The artificially low rate of the existing SHR has long been a problem for court users in Hong Kong. It impacts on the decision and strategy on whether to litigate even with a meritorious claim, and is becoming an issue of access to justice, especially for impecunious litigants who are disproportionally affected by the recovery gap.

The new SHR do not necessarily reflect the commercial charge-out rates of top-tier international law firms, as interests of law firms of different sizes have to be balanced. Nevertheless, it still represents a very significant improvement from the previous SHR which have been in use for more than two decades. Successful litigants (whether these be deep pocket corporates or individuals with limited financial means) in the future can expect to recover a much-increased amount of costs from the unsuccessful party with a significantly lower ‘recovery gap’.

The new SHR will also give added protection to a defendant of an action commenced by a foreign party outside Hong Kong, who does not have any choice but to participate in the action. While such defendant can often apply for security for costs to be provided by the foreign party ‘as of right’, given that the security is calculated based on the SHR, it is often insufficient to fully cover the defendant’s cost. The successful defendant is then either forced to face the daunting prospect of enforcing the cost order overseas or to reluctantly take the financial hit, which is a bitter pill to swallow. The increase in SHR means that such a defendant would be able to require the foreign party to provide an increased amount as security for his/her costs in the event that he/she successfully defends the claim.

In addition, following the revision of the SHR, the lump sum assessment reference figures for certain types of cases (such as charging orders, garnishee orders and three-minute chamber hearings) in both the High Court and the District Court of Hong Kong have been increased with effect from 1 January 2018. A party entitled to costs for these cases will be entitled to recover increased fixed costs from the paying party to reflect the increased SHR.

Going forward, it remains to be seen whether (and how) KPMG and the working party’s recommendation for periodical adjustments to be made based on an inflation-linked index will be implemented.
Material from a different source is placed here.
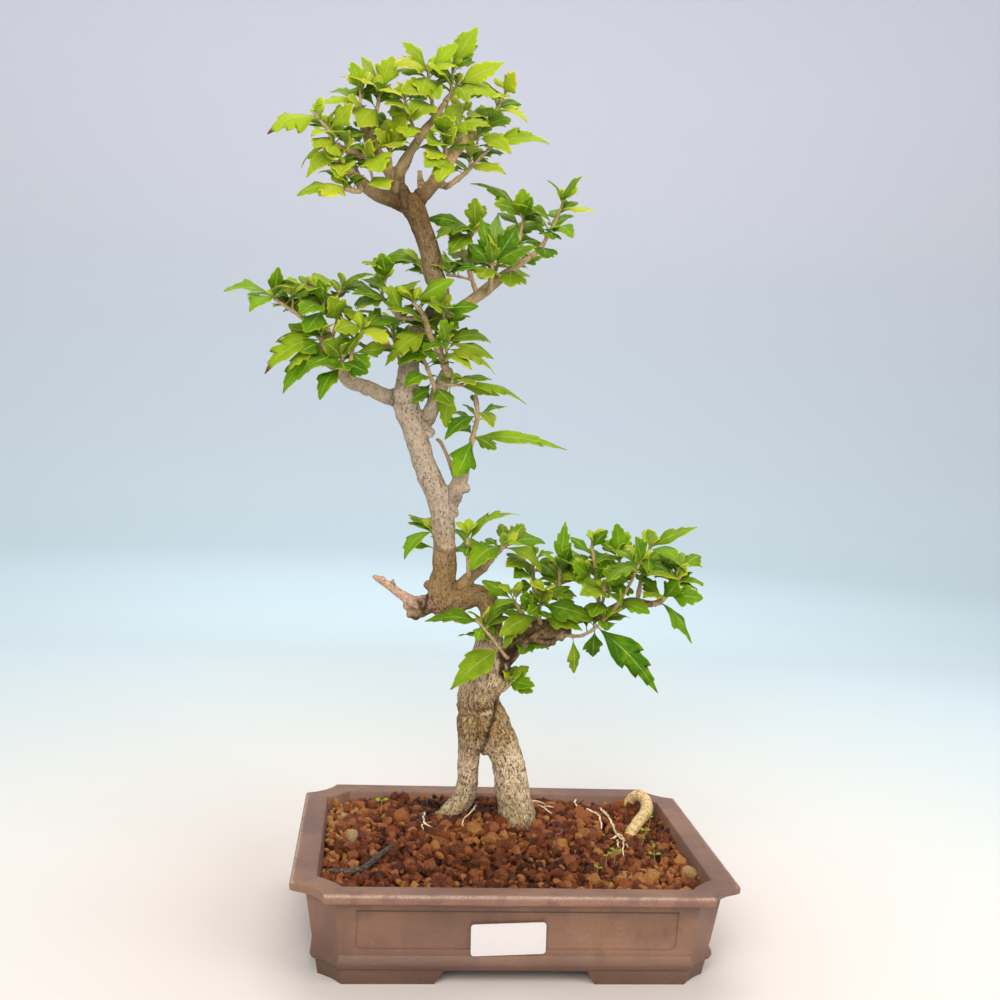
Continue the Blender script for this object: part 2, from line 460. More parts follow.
    "behind_trunk": ([[(-51, 60, 244, 1.2), (-53, 63, 252, 1), (-55, 64, 261, 0.8)]], [
        (0, 1, -71, 39, 241, UP, 50), (0, 0.24, -70, 35, 250, UP, 58), (0, 1, -59, 90, 268, UP, 65),
    ]),
    # The low leafy pad on the right.
    "pad_tip": ([
        [(98, 17, 221, 2.2), (103, 15, 224, 2), (107, 13, 230, 1.7), (112, 12, 238, 1.3)],
        [(109, 13, 233, 0.9), (114, 15, 244, 0.7)],
    ], [
        (0, 0.98, 87, -14, 245, UP, 70), (0, 0.54, 127, -4, 229, UP_FRONT, 70),
        (0, 0.2, 124, 7, 196, UP, 50), (0, 0.76, 129, 39, 233, UP, 87), (0, 0.92, 138, 38, 232, UP, 50),
        (1, 0.98, 131, 41, 249, UP, 65), (1, 0.97, 104, -11, 255, UP_FRONT, 55),
        (0, 0.41, 96, -10, 244, FRONT, 65), (0, 0.31, 95, 35, 235, FRONT, 55),
        (0, 0.3, 84, -11, 229, UP, 58),
    ]),
    "pad_right_back": ([
        [(88, 23, 223, 1.7), (90, 25, 236, 1.4), (93, 24, 249, 1.2), (94, 22, 259, 1.1)],
        [(90, 25, 236, 1.1), (100, 40, 240, 0.8)],
    ], [
        (0, 0.99, 125, 14, 276, UP_FRONT, 42), (0, 0.94, 108, -4, 253, UP, 64),
        (0, 0.88, 89, -3, 243, FRONT, 42), (1, 0.7, 89, 11, 252, FRONT, 65),
        (1, 0.88, 93, 62, 242, BACK, 60),
    ]),
    "pad_front_twig": ([[(70, 15, 216, 1.5), (74, 8, 227, 1.3), (79, 4, 239, 1.1), (83, 1, 251, 0.8)]], [
        (0, 1, 74, -22, 271, FRONT, 65), (0, 0.92, 56, -22, 240, UP, 64),
        (0, 0.59, 63, -21, 248, FRONT, 65), (0, 0.63, 84, 30, 244, FRONT, 55),
        (0, 0.2, 90, -7, 218, UP_FRONT, 68), (0, 0.24, 67, -16, 234, FRONT, 50),
    ]),
    "pad_top": ([
        [(64, 35, 211, 1.7), (62, 39, 226, 1.5), (59, 39, 246, 1.3), (56, 38, 258, 1.1)],
        [(62, 39, 225, 1.3), (56, 34, 232, 1.2), (52, 32, 241, 1.1)],
        [(62, 39, 222, 1.2), (67, 56, 233, 0.8)],
    ], [
        (0, 0.95, 63, 18, 271, FRONT, 45), (0, 0.76, 43, 51, 262, FRONT, 45),
        (1, 0.48, 40, 16, 248, FRONT, 62), (0, 0.44, 66, 21, 251, FRONT, 48),
        (0, 0.66, 56, 65, 247, BACK, 55),
    ]),
    "pad_top_right": ([[(79, 33, 217, 1.4), (79, 37, 231, 1.2), (76, 36, 249, 0.9)]], [
        (0, 1, 71, 28, 275, FRONT, 70), (0, 0.99, 66, 54, 261, FRONT, 45),
        (0, 0.99, 85, 57, 267, FRONT, 45), (0, 0.95, 54, 10, 249, UP, 65), (0, 0.95, 85, 10, 255, UP, 58),
    ]),
    "pad_left_back": ([
        [(39, 49, 202, 1.6), (38, 51, 217, 1.4), (37, 51, 228, 1.3), (36, 50, 240, 1.2)],
        [(38, 51, 218, 1.1), (38, 69, 223, 0.8)],
    ], [
        (0, 1, 38, 46, 274, FRONT, 42), (0, 0.95, 20, 26, 252, UP_FRONT, 55),
        (0, 0.95, 26, 32, 261, FRONT, 55), (0, 0.97, 56, 76, 246, UP, 50),
        (0, 0.85, 43, 28, 235, FRONT, 55), (0, 0.9, 42, 25, 245, UP, 72),
    ]),
    "pad_left_upright": ([
        [(22, 59, 195, 1.6), (21, 64, 214, 1.4), (19, 64, 232, 1.2), (18, 62, 246, 1)],
        [(21, 62, 207, 1), (22, 69, 190, 1), (21, 64, 182, 0.8)],
    ], [
        (0, 0.79, -4, 37, 241, UP, 64), (0, 0.57, 2, 38, 233, UP, 72), (0, 0.57, 32, 38, 230, UP, 72),
        (0, 0.54, 4, 43, 225, FRONT, 45), (0, 0.67, 30, 90, 234, BACK, 55), (1, 1, 10, 38, 179, UP, 72),
        (1, 1, 30, 90, 174, UP, 72),
    ]),
    "pad_front": ([[(22, 41, 204, 1.6), (21, 36, 211, 1.3), (21, 33, 219, 1)]], [
        (0, 0.76, 58, 20, 207, UP_FRONT, 55), (0, 0.21, 50, 23, 200, UP_FRONT, 55),
        (0, 0.98, 10, 7, 233, UP, 72), (0, 0.98, 46, 59, 220, UP, 72), (0, 0.86, 5, 14, 224, FRONT, 55),
        (0, 0.75, 9, 8, 213, FRONT, 50), (0, 0.2, -8, 24, 194, UP_FRONT, 55),
        (0, 0.76, 26, 13, 227, FRONT, 50), (0, 0.4, 23, 11, 210, FRONT, 60),
    ]),
    "pad_left_stub": ([[(14, 43, 201, 1.4), (11, 39, 206, 1.3), (2, 37, 218, 1.2)]], [
        (0, 0.96, -20, 41, 230, FRONT, 60), (0, 0.67, -5, 34, 183, FRONT, 36),
        (0, 0.84, -12, 12, 216, UP, 50), (0, 0.63, -1, 64, 205, UP, 72), (0, 0.7, 7, 12, 225, FRONT, 50),
    ]),
    "pad_hanging": ([[(39, 38, 194, 1.4), (49, 28, 195, 1.2), (57, 21, 201, 1.1), (63, 17, 208, 0.9)]], [
        (0, 0.81, 103, 10, 160, FRONT, 37), (0, 0.72, 62, 42, 178, FRONT, 50),
        (0, 0.97, 61, -9, 206, FRONT, 60), (0, 0.2, 48, 36, 167, FRONT, 44),
    ]),
    "pad_middle": ([[(62, 24, 215, 1.4), (63, 20, 222, 1.2), (63, 19, 228, 1)]], [
        (0, 0.8, 42, -7, 229, UP, 65), (0, 0.94, 62, -7, 236, FRONT, 55), (0, 0.68, 70, -6, 225, UP, 65),
        (0, 0.31, 51, -4, 214, UP, 65), (0, 0.82, 71, -7, 230, UP, 65), (0, 0.89, 55, 45, 231, FRONT, 50),
    ]),
    # Shoots at the knee of the trunk.
    "front_left_shoot": ([[(-1, 38, 177, 1.3), (-11, 31, 190, 1.1), (-21, 28, 201, 0.9)]], [
        (0, 0.99, -60, 22, 203, UP, 50), (0, 0.25, -40, 22, 156, UP_FRONT, 57),
        (0, 0.91, -25, 3, 194, FRONT, 40), (0, 0.95, -11, 53, 199, FRONT, 40),
    ]),
    "knee_shoot": ([[(-3, 47, 150, 1.3), (4, 44, 156, 0.9)]], [
        (0, 1, 18, 18, 161, UP_FRONT, 55), (0, 1, 8, 18, 155, FRONT, 45), (0, 0.97, 12, 66, 163, FRONT, 40),
    ]),
    # Shoots behind, whose leaves all follow the rule.
    "back_crown_left": ([[(-114, 43, 500, 1.6), (-121, 49, 513, 1.3), (-127, 57, 530, 0.9)]], []),
    "back_crown_mid": ([[(-98, 55, 515, 1.6), (-96, 70, 536, 1.3), (-95, 83, 561, 0.9)]], []),
    "back_crown_right": ([[(-57, 59, 520, 1.6), (-51, 77, 539, 1.3), (-46, 94, 563, 0.9)]], []),
    "back_left": ([[(-123, 41, 371, 1.6), (-124, 53, 385, 1.3), (-121, 66, 407, 0.9)]], []),
    "back_right": ([[(-24, 67, 436, 1.6), (-16, 83, 454, 1.3), (-10, 97, 477, 0.9)]], []),
    "back_centre": ([[(-77, 60, 374, 1.6), (-85, 72, 385, 1.3), (-90, 82, 404, 0.9)]], []),
}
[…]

There is a growing trend of dispute resolution funding throughout the common law jurisdictions, as indicated by the recent approvals of third-party arbitration funding in Hong Kong and Singapore through the Arbitration and Mediation Legislation (Third Party Funding) (Amendment) Ordinance and Civil Law (Amendment) Act 2017 respectively. Should Hong Kong decide to go one step further and follow the English approach in allowing third-party litigation funding (which is presently not allowed as a result of the ancient law of champerty and maintenance), an inflation-linked periodic adjustment will no doubt be welcomed by professional litigation funders and would further strengthen Hong Kong’s leading position as an international dispute resolution forum.